### The exercise:
Please copy the lines below exactly, from the first one through the line showing "composite board with".

### Recorded information:
↓

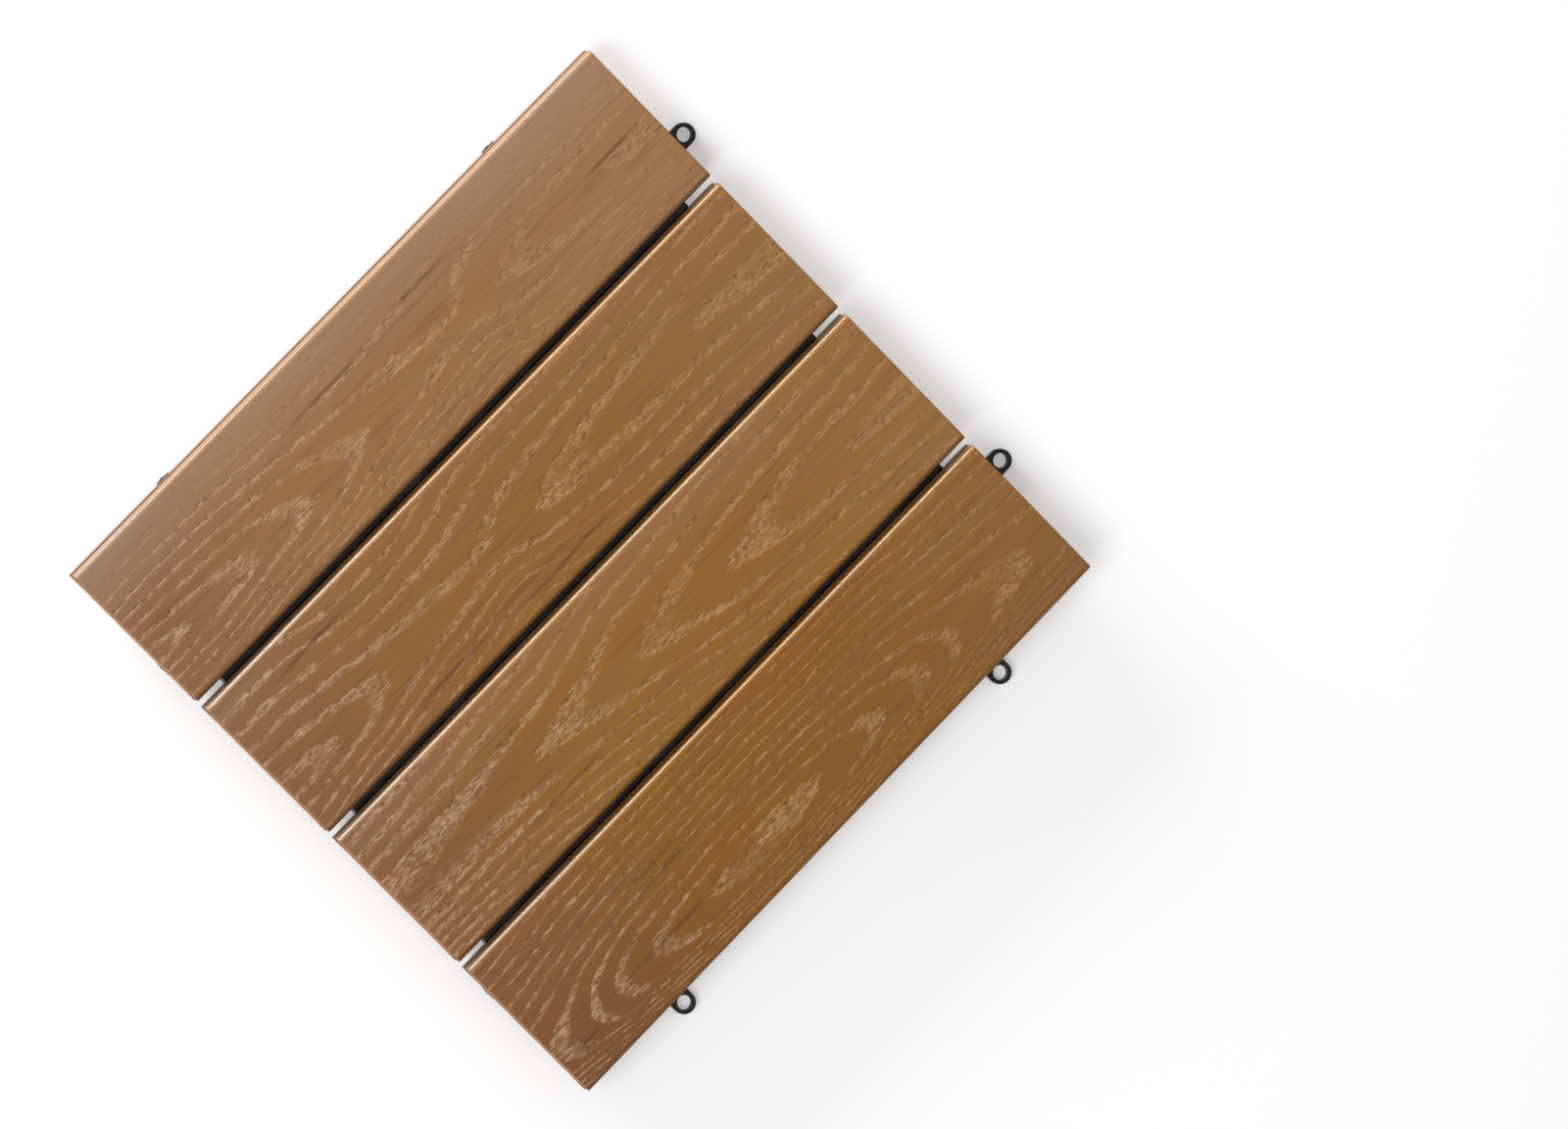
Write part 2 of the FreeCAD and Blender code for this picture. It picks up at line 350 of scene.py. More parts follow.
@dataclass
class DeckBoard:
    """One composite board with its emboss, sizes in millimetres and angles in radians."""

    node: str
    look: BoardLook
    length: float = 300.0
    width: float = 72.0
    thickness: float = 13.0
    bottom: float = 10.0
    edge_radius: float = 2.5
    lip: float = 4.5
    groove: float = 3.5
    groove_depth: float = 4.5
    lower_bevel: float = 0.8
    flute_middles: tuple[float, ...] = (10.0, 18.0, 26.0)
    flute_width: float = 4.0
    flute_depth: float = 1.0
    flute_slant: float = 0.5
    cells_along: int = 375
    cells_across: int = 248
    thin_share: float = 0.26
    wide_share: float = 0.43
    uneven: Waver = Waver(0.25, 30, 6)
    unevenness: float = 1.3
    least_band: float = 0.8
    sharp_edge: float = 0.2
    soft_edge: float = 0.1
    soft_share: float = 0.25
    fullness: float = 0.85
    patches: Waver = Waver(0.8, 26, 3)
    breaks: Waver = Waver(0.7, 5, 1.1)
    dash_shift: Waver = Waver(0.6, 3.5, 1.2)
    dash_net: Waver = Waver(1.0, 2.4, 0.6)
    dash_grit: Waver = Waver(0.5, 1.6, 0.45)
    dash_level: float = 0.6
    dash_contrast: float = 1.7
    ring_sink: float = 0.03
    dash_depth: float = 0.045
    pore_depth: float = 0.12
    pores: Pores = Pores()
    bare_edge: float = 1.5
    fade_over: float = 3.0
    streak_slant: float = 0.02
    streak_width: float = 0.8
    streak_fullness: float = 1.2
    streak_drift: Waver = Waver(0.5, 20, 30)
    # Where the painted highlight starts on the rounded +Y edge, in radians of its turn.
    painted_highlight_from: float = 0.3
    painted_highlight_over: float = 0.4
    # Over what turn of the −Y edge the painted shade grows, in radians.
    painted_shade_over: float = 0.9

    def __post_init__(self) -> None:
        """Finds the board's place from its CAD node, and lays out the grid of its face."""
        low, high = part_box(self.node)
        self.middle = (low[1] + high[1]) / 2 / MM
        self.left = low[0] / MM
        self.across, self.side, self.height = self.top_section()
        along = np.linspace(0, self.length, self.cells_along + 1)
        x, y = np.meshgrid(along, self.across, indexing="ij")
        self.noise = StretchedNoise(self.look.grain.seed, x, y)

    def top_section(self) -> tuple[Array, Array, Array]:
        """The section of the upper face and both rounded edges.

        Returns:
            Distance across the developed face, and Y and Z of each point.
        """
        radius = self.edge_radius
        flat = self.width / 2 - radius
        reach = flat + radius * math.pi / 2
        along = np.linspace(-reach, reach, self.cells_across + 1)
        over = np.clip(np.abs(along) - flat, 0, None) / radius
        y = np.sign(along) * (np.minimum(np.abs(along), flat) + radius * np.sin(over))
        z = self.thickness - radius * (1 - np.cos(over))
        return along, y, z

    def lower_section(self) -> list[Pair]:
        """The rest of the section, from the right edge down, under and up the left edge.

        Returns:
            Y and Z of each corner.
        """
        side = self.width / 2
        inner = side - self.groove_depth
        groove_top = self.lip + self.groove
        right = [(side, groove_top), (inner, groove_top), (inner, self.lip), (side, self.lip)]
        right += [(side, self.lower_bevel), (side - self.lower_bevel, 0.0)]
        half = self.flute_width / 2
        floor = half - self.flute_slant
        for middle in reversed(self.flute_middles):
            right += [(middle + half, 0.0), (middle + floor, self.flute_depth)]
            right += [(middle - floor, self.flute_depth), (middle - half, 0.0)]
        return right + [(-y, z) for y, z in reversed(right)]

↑

### Complete response:
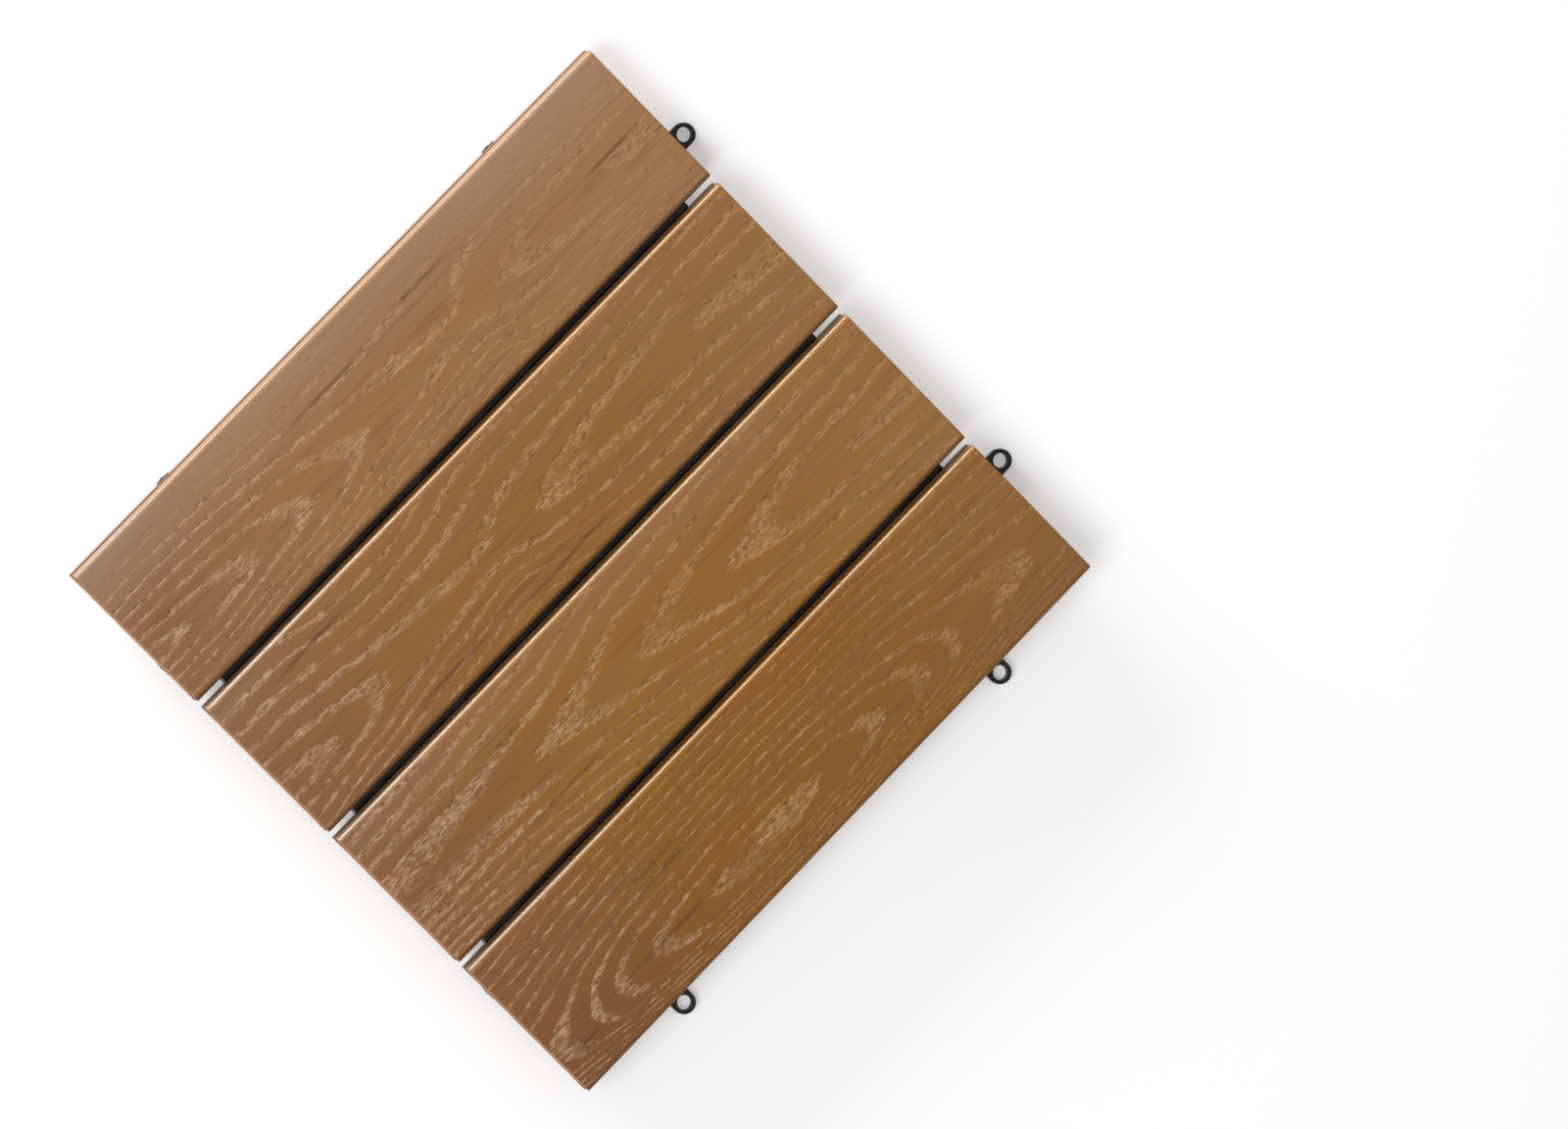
Write part 2 of the FreeCAD and Blender code for this picture. It picks up at line 350 of scene.py. More parts follow.
@dataclass
class DeckBoard:
    """One composite board with its emboss, sizes in millimetres and angles in radians."""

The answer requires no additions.